* Many of the existing casinos want this new online gaming provision stuck inside the gaming expansion bill. Yes, it’ll cost them each $20 million up front, but the profits could be huge…
The debate over gambling in Illinois is expanding, from the well-worn arguments over new casinos and slots at Arlington Park to now whether every of-age Illinoisan should be allowed to gamble over the Internet.
Internet gambling could bring blackjack and craps to anyone who wants it, taking advantage of smartphone apps and an increasingly connected culture to let people play at any time or place. […]
This time, Internet gambling has been added to Link’s legislation. Under the plan, Illinois casino or track owners could operate gambling websites in addition to their traditional operations, and the new money they’d produce for the state largely would go toward paying down Illinois’s massive pension debt.
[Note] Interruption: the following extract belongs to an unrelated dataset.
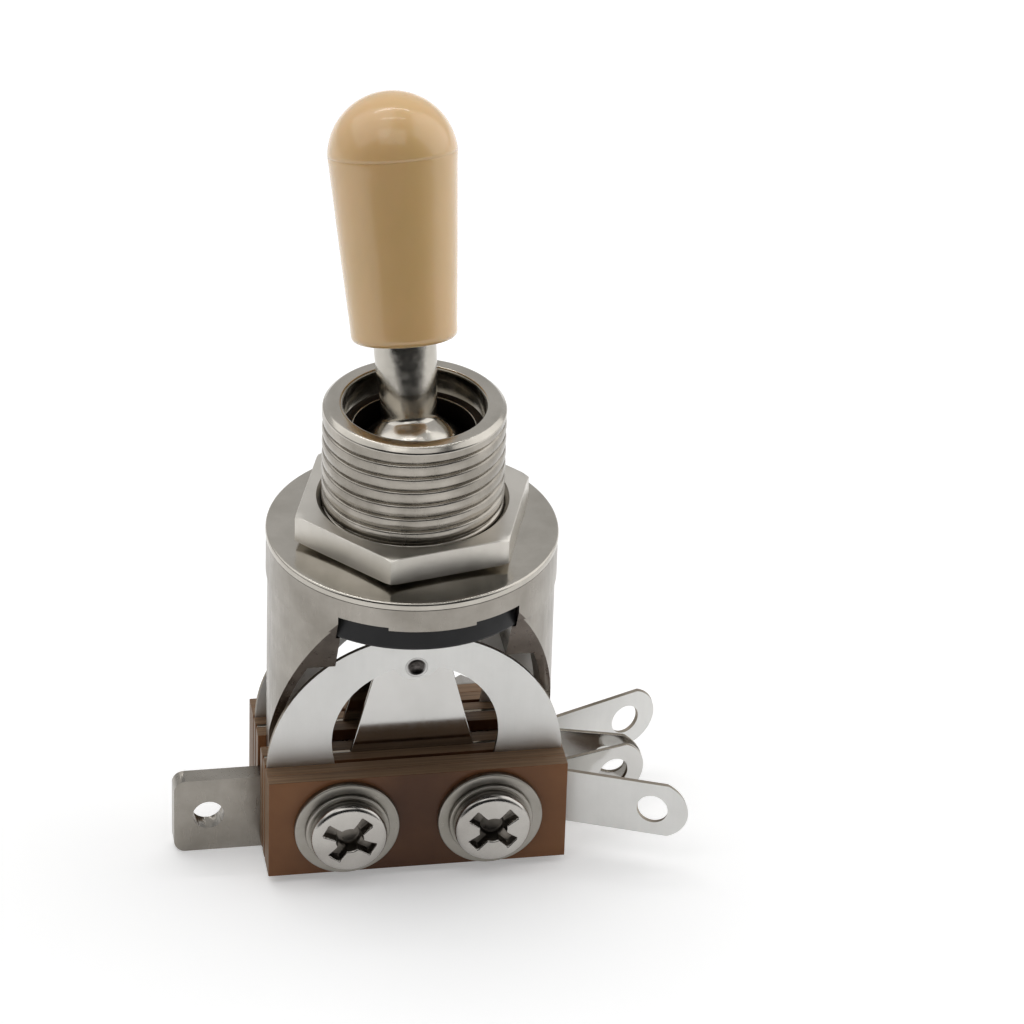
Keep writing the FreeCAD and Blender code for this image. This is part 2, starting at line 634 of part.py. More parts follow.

Only Illinoisans over 21 years old could play on Illinois sites, and an online gambling license would cost a casino owner $20 million up front.
* Meanwhile, Illinois Lottery Superintendent Michael Jones is under fire again…
Then there’s Chicago-based Independent Gaming Research, which used to be named Independent Lottery Research and used to be co-run by Mr. Jones until he divested his interest when he became lottery chief.
Internal memos I’ve obtained from a source who does not want to be named indicate that Mr. Jones persuaded Northstar to hire ILR as a contractor just a month after he took the job. But the lottery reversed the decision amid concerns over the ethical appearance thereof. I’m also told—by Mr. Jones and others—that Northstar since has hired ILR/IGR for considerable work in Illinois.
Mr. Jones says the state was getting bad research from other vendors, so he pushed for a replacement he knew and trusted. When Northstar raised the ethical concerns, he says he backed off. And he cheerfully concedes to promoting “a local company” to other lottery directors around the world. “I want a Chicago company to do well.”
Mr. Jones charges that all of this dirty laundry is coming from Gtech, which declines to comment. He says Gtech is the real reason the state’s ballyhooed move to sell lottery tickets on the Internet has flopped, with sales only recently hitting $100,000 a week. “The Internet portal they had was not intuitive . . . (it was) too difficult for customers to maneuver.”